Sometimes, when you are in a relationship for a long time, it can be scary to move on and acknowledge that the person you fell in love with isn’t really who you thought they were. The French have a term called, trompe l’oeil, meaning “trick of the eye”, and that is exactly what Mr. X and his family were—picture-perfect on the outside, but in reality, like a Monet painting—not as glamorous up close. The most important thing I have learned from this experience can be applied to both dating and life—all that glitters is not gold!
Yes, it would have been nice to finally “fit into” the Orthodox community, where you’re expected to be married and have kids by now. But it is way nicer to finally have my confidence back. A while back, Adina Miles/Sash (known as “Flatbush Girl”) shared something on her Instagram story that got me thinking. She talked about how Ariana Grande didn’t seem to take any responsibility for her relationships in “Thank U, Next”. While it is hard to admit, I was partially to blame for not leaving Mr. X when I said I would. I recently had someone give me the best dating advice I have ever gotten: “When you do the work to truly become the best version of yourself, that is when the true right partner will appear.”
Instead of listening to myself and the people who truly care about me—those who told me to get away and that this man would do nothing but ruin my life—I kept trying to help and fix him. He would tell me how his mother was not loving enough toward him, and all I wanted to do was give him my heart of gold to make up for his pain.

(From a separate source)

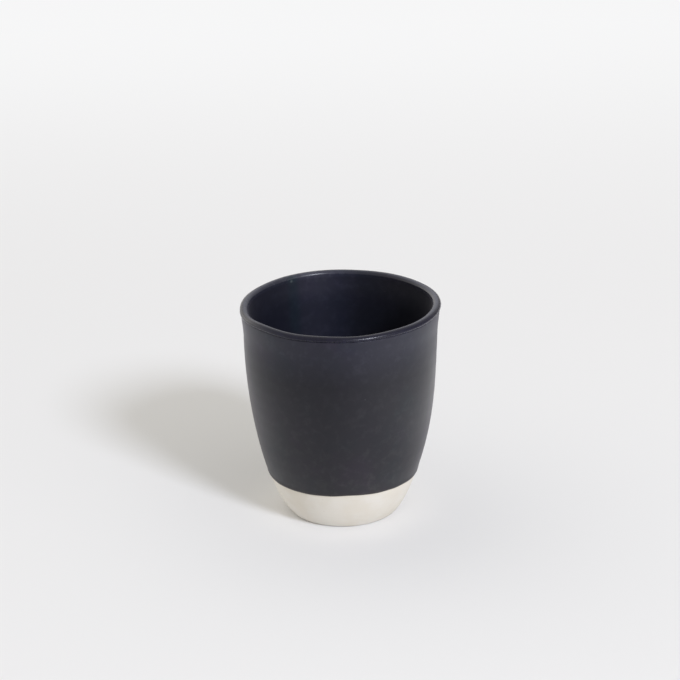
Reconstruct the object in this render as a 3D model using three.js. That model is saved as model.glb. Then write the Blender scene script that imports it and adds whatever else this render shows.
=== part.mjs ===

Instead, I broke my own heart and had to spend months healing it. In the process of putting my heart back together, I heard something that I want to share with all of you: “I may be lonely, but I am not alone.”
When Mr. X left for the second time, all I could think was, ‘Why, Hashem?!’ The first time, I understood, but why bring him back just to take him away again? I thought I would never be able to date again. A few months later, I went out with someone new, and I was shocked to see I actually liked him. No, we did not end up together, but I now realize the reason Hashem brought Mr. X back a second time is because I was refusing to listen to what He was trying to teach me the first time. I truly couldn’t see how bad he was for me.
About two weeks ago, a friend of mine got a video for a fundraiser and she forwarded it to me. Mr. X was in it, and he looked like he had aged 30 years and was depressed and anxious. For a moment, I felt bad for him, but then I took a step back and realized—I am no longer his keeper.
Mr. X and I had met a week before Pesach two years ago. This Pesach, I may be single, but better single than sorry. I am finally saying Dayeinu—I have had enough. I am no longer his keeper.